Stroman finished with six scoreless innings, one hit allowed, one walk and three strikeouts. He faced one batter over the minimum and allowed only four balls to leave the infield.
In light of his performance, the Blue Jays standout was named Tournament MVP.
“I love pitching in these moments,” Stroman said. “I love the atmosphere. I feel like the bigger the game, the more I’m able to get up, the more effective I am. I truly try to pride myself on being a big-game pitcher.”
Puerto Rico, making its second straight championship game appearance, entered unbeaten and was the highest-scoring team in the tournament with 55 runs in seven games. It had a .326 team batting average and .537 slugging percentage, and only last week roughed up Stroman for eight hits and four runs in 4.2 innings.
None of it mattered. Stroman faced the minimum through six innings and needed only 68 pitches to do it as he carved through Puerto Rico’s lineup with stunning ease.
The only baserunner he allowed in that stretch was a walk to Carlos Beltran to lead off the second inning. Stroman promptly induced a double-play ball to erase him.
He did what no pitcher had before him and silenced Puerto Rico’s famously wild crowd. By the fifth inning, it was largely quiet tension and scattered cheers from the fan base that had been the biggest off-field story of the tournament with its electrifying energy.
When Angel Pagan led off the top of the seventh with a double to break up Stroman’s no-hitter, Team USA led 7-0. The game was, for all intents and purposes, already over.
“He went out and threw one hell of a game,”outfielder Christian Yelich said. “I think we all had all the confidence in the world in him that he was going to be able to do that. We all know he likes the moment, and that’s exactly what he did.”
Stroman was pulled after Pagan’s double and left to a thunderous standing ovation from the announced crowd of 51,565, with fans taking off their caps and saluting him. Stroman nodded his head vigorously as he walked off the mound.
“This was probably one of the biggest, if not the biggest, game I’ve ever pitched in,” Stroman said. “That was just a nod to coming off with a lead and giving us an opportunity to win that game.”
Team USA’s offense did more than enough to back their ace. Ian Kinsler got it started with a two-run homer in the third and was a catalyst for a two-run fifth, leading off with a single and coming around on an RBI single by Yelich.

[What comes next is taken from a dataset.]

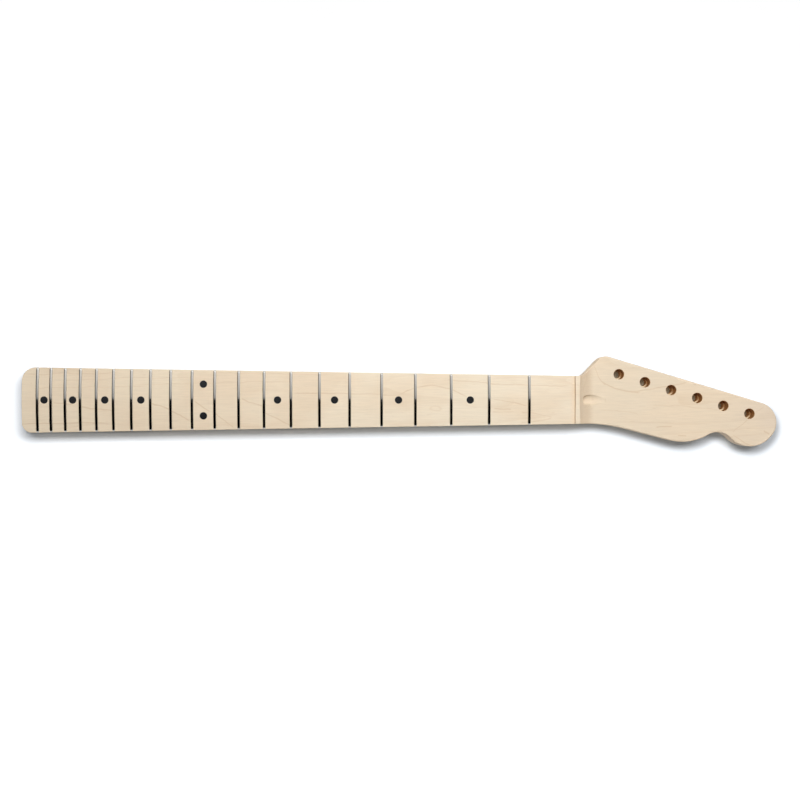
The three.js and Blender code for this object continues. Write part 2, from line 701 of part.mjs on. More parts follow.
const maple = new THREE.MeshStandardMaterial({ color: 0xecdfc6, roughness: 0.55, metalness: 0 });
const walnut = new THREE.MeshStandardMaterial({ color: 0x5b3a26, roughness: 0.6, metalness: 0 });
const nickelSilver = new THREE.MeshStandardMaterial({ color: 0xc9c7c0, roughness: 0.2, metalness: 1 });
const blackPlastic = new THREE.MeshStandardMaterial({ color: 0x15161a, roughness: 0.35, metalness: 0 });
const steel = new THREE.MeshStandardMaterial({ color: 0x8b8d90, roughness: 0.4, metalness: 1 });
const brass = new THREE.MeshStandardMaterial({ color: 0xb5923f, roughness: 0.4, metalness: 1 });

// The neck put together

const fretNumbers = Array.from({ length: FRET_COUNT }, (_, i) => i + 1);
const tuners = Array.from({ length: TUNER_COUNT }, (_, i) => tunerBore(i));
const joined = (solids) => solids.reduce((all, solid) => all.add(solid));
const blank = neckBlank();

function neck() {
  const cuts = [
    headRelief(),
    nutSlot(),
    rodSpace(),
    joined(tuners),
    joined(fretNumbers.map(fretSlot)),
    joined(faceDotPlaces().map((place) => faceDotPlug(place, 0))),
    joined(sideDotPlaces().map((place) => sideDotPlug(place, 0))),
  ];
  return cuts.reduce((wood, cut) => wood.subtract(cut), blank);
}

const guitarNeck = new THREE.Group();
guitarNeck.name = "electric_guitar_neck";
guitarNeck.add(meshOf("neck", neck(), maple));

// The walnut fillet fills the channel behind the rod and is shaped flush with the back.
const fillet = routedSlot(GLUE_GAP, -CUT_OVERRUN, FILLET_TOP).intersect(blank);
guitarNeck.add(meshOf("walnut_fillet", fillet, walnut));

for (const number of fretNumbers)
  guitarNeck.add(meshOf("fret_" + twoDigits(number), fret(number), nickelSilver));
for (const place of faceDotPlaces())
  guitarNeck.add(meshOf(place.name, faceDotPlug(place, SEAT_GAP).intersect(blank), blackPlastic));
for (const place of sideDotPlaces())
  guitarNeck.add(meshOf(place.name, sideDotPlug(place, SEAT_GAP).intersect(blank), blackPlastic));

guitarNeck.add(meshOf("truss_rod", trussRod(), steel));
guitarNeck.add(meshOf("truss_rod_nut", trussRodNut(), steel));
guitarNeck.add(meshOf("truss_bar", flatBar(), steel));
guitarNeck.add(meshOf("truss_block_head", rodBlock(HEAD_BLOCK_X - BLOCK_LENGTH), brass));
guitarNeck.add(meshOf("truss_block_heel", rodBlock(HEEL_BLOCK_X), brass));

export default guitarNeck;
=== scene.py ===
from functools import partial
from math import asin, atan, atan2, cos, pi, radians, sin, sqrt

import bpy
import numpy as np
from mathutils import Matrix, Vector
from mathutils.geometry import delaunay_2d_cdt


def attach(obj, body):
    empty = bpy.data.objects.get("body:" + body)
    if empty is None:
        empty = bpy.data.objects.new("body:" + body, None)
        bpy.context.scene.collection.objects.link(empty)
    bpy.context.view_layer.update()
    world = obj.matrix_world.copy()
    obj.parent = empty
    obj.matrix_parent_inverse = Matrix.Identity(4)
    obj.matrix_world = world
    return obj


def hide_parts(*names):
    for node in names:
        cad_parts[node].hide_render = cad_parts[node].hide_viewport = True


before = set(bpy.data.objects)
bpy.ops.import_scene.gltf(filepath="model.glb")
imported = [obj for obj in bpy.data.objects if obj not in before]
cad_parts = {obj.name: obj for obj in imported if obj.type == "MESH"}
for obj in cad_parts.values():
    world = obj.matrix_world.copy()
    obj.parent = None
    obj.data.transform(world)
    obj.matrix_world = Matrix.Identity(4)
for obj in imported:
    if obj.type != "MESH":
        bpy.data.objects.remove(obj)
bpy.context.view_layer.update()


# The maple blank. A plank of hard maple about an inch thick is bandsawn to the plan, planed down at the
# head, arched on top, and its back is shaped by spindle and rasp from the square heel to the round shaft.
MM = 0.001
SCALE_LENGTH = 647.7
FRET_COUNT = 21
HEEL_END_X = -38.1
HEEL_FRONT_X = 38.1
BOARD_OVERHANG = 13.4
NUT_WIDTH = 41.3
HEEL_WIDTH = 56
BOARD_TOP = 25.4
BOARD_RADIUS = 241.3
HEEL_CORNER_BASS = 11.5
HEEL_CORNER_TREBLE = 8.3
CORNER_STEPS = 12
HEEL_RUNOUT = 34
DEPTH_AT_FIRST = 20.8
DEPTH_AT_TWELFTH = 22.5
FLANK_HEIGHT = 5
BACK_ROUNDNESS = 2.2
HEAD_FACE = 18.3
HEAD_BACK = 4.0
HEAD_RUNOUT = 29
LIP_FROM_NUT = 6.6
COVE_LENGTH = 16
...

Andrew McCutchen added an RBI infield single to make it 4-0.
Brandon Crawford blew it open in the seventh, ripping a two-run single off J.C. Romero that made it 6-0 and sent the crowd into a tizzy, with U.S. flags swirling by the hundreds in the night.
“We knew that guys were going to go out there and do our job,” Yelich said. “We were talking before the game that there’s no way we lose this. We just couldn’t see a scenario where we lost this tournament. All throughout it we were confident, and we just knew that if we went out and did what we had to do, we were going to come out on top.”
Giancarlo Stanton followed with an RBI single and McCutchen added his second RBI infield single in the eighth for the final margin.
Sam Dyson, Pat Neshek and David Robertson each tossed a scoreless inning of relief to complete the shutout.
For Puerto Rico, it was a disappointing end to a tournament in which it had dominated. It was its second straight WBC championship game loss after losing to the Dominican Republic in 2013.
“We came here to win the championship,” Puerto Rico manager Edwin Rodriguez said, “but with a record of 7-1, we feel satisfied, pleased with what we were able to achieve. And I believe that the foundations have been set.”
On the other end, the tournament finale capped a magnificent run for Team USA. In consecutive elimination games, the U.S. beat the defending champion Dominican Republic, undefeated Japan and undefeated Puerto Rico.
With it, Team USA became WBC champions for the first time.
“We really beat a good team, but we’ve beaten a lot of good teams—Venezuela, Japan, the Dominican Republic, Puerto Rico, Colombia,” U.S. manager Jim Leyland said. “We were the best team.”